The very first thing that I stumbled across when I began researching Louise D’Aubray McAllister (b. 1874) on a whim one idle evening was this New York Times article, dated 19 June 1903, detailing a dramatic set of events among the crowds at a Manhattan pier:

NYT, 19 June 1903. Click to enlarge.

Three days later, on 22 June, the paper printed the shorter follow-up below. Note the circled paragraph: this is the Times quietly sneaking in a correction, clarifying that its breathless account of the incident had been wrong on some crucial points. No kidnap took place at the pier that day, after all, and there had never been any plan for the little girl to travel with her mother and stepfather on their honeymoon trip. However, Louise’s ex-husband Alexander C. Young did have form for this sort of thing, and did go on to snatch their daughter from her grandmother’s care in a separate incident very soon afterwards.

NYT, 22 June 1903.

I didn’t know it at the time, but I’d hit a startlingly productive seam of sensational stories relating to this branch of the family. They’re such very distant connections – Louise was my 2nd cousin 3 times removed – that I hardly think of them as relatives at all, but they’re no less interesting to me for that. Alexander Young is a particularly colourful figure about whom I’d like to write more (probably not here, though. He was many things, but he wasn’t a woman).

Quantities of newly digitized historical newspapers are becoming available online all the time, and it can be interesting to look at the varying ways in which different papers cover an incident. I recently found another version of this story in the St Louis Republic, dated 21 June 1903 – after the first NYT report, but before the correction. The Republic takes a very different approach to the initial (incorrect) story of the kidnap attempt at the pier, putting a kind of proto-Daily Mail/Fathers4Justice-style spin on it.

St Louis Republic, 21 June 1903 (enlarge it to read).

Observe the contrasting perspectives at work: while the Times casts Louise and her new husband as relatively dignified victims of Young’s shouty, uncouth behaviour during what, we are told, was his fourth (!) attempt to kidnap his daughter, the Republic does everything it possibly can to make Young into a wronged hero. So the Times has “Snatched Baby at Pier: Alexander C. Young Took His Child From Its Mother”, while the Republic chooses to run with “Regained Child at Ship’s Pier: Recently Divorced Woman About to Take Little Girl Away With New Husband”. Damn those divorced women with legal custody! What’ll they try next?

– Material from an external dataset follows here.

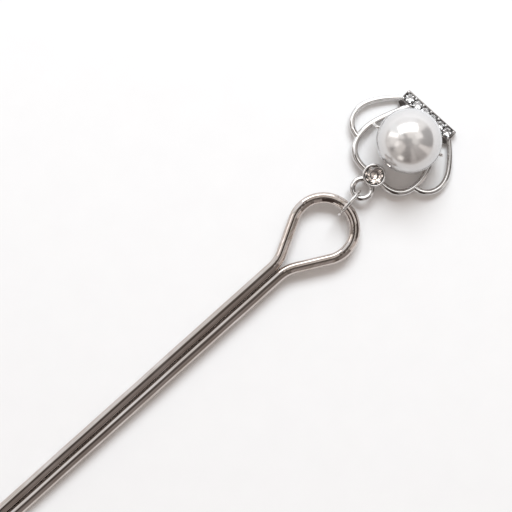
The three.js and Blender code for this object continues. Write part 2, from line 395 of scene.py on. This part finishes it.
def add_bump(nodes, shader, height, strength, distance):
    bump = nodes.add("ShaderNodeBump")
    bump.inputs["Strength"].default_value = strength
    bump.inputs["Distance"].default_value = distance
    nodes.link(height, bump.inputs["Height"])
    nodes.link(bump.outputs[0], shader.inputs["Normal"])


def chrome(name, tint, stretch=(1, 1, 1), wear=1.0, streak=0.25):
    """Polished plating: cloudy tint, brown streaks, patches of haze, polishing lines and soft dents.

    stretch draws the lines, streaks and dents out along an axis, wear roughens, and streak is the most
    that a streak covers.
    """
    cloud_shade = (0.82, 0.79, 0.77)
    streak_shade = (0.62, 0.58, 0.50)
    smoothest = 0.035
    material, nodes, shader, place = new_material(name)
    mapping = nodes.add("ShaderNodeMapping")
    mapping.inputs["Scale"].default_value = stretch
    nodes.link(place, mapping.inputs["Vector"])
    along = mapping.outputs[0]
    cloud = nodes.noise(place, 260.0, 4.0)
    haze = nodes.noise(place, 1400.0, 5.0, 0.6)
    lines = nodes.noise(along, 5200.0, 3.0, 0.65)
    dents = nodes.noise(along, 420.0, 2.0)
    streaks = nodes.noise(along, 3600.0, 2.0)
    dark = [channel * shade for channel, shade in zip(tint, cloud_shade)]
    brown = [channel * shade for channel, shade in zip(tint, streak_shade)]
    clouded = nodes.mix(nodes.spread(cloud, 0.35, 0.7, 0.0, 1.0), (*dark, 1), (*tint, 1))
    streaked = nodes.mix(nodes.spread(streaks, 0.45, 0.70, 0.0, streak), clouded, (*brown, 1))
    nodes.link(streaked, shader.inputs["Base Color"])
    shader.inputs["Metallic"].default_value = 1.0
    rough = nodes.math("ADD", nodes.spread(haze, 0.4, 0.75, smoothest, smoothest + 0.09 * wear),
                       nodes.spread(lines, 0.5, 0.8, 0.0, 0.05 * wear))
    nodes.link(rough, shader.inputs["Roughness"])
    height = nodes.math("ADD", nodes.math("MULTIPLY", lines, 0.10), nodes.math("MULTIPLY", dents, 0.9))
    add_bump(nodes, shader, height, strength=0.35, distance=0.000012)
    return material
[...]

The Republic‘s account opens with a description of Louise walking up the gangplank in front of a hissing crowd, “leaving behind her 3-year-old daughter, who had been taken from her on habeas corpus proceedings”. The implications that the crowd disapproved of Louise, that she was calmly abandoning her child at the last moment after having planned to travel with her, and that Young’s service of a writ had achieved a legitimate goal, are clear (and, it seems, completely invented). Next, the paper snidely suggests that Louise has “figured prominently” in the divorce courts “during the last ten years”, making no mention of the fact that her only divorce – from Young, who’d himself had two divorces, though this too is left out – was granted on grounds of his adultery and misbehaviour.

Then there’s the explanation that Louise has married again. To an artist, no less. And he’s French. Both papers give most of this information, but it’s only in the Republic‘s version that you get the feeling some eyebrow-waggling is being conveyed between the lines. And let’s not overlook the disorderly conduct, ascribed by the Republic to Louise and her husband rather than to Young: “So violent were the protests of Jongers and his wife that the uproar attracted the attention of the crowd on the pier, and the police were obliged to step in and restore order.”

The battle for little Louise rolled on for quite a while after this mostly-imaginary incident hit the headlines. It was widely reported, and most of the coverage that I’ve read tends towards either condemning Young’s behaviour, or describing events in a way that flatters neither parent. Sometimes there’s a bit of a sardonic “see how the rich live!” tone. But the attitude that colours this Republic piece, so keen to present Louise in the worst possible light, is rarely seen and does set it somewhat apart from the rest. Whether the paper’s editorial stance was a little backward-looking on this point, more than usually attached to a disapproving view of divorced women that was gradually being left behind by many people, I don’t know.

This page has a useful, brief account of changing laws and trends in US divorce and child custody disputes over the years. William O’Neill’s 1965 article “Divorce in the Progressive Era” from American Quarterly is worth reading as well if you’re researching the issue. No doubt there’s other, newer research to be found as well, and I’d be glad to hear from anyone who can point me towards it.

Header image: View to the south from Christopher Street Pier c.2008, sourced from Wikipedia (public domain).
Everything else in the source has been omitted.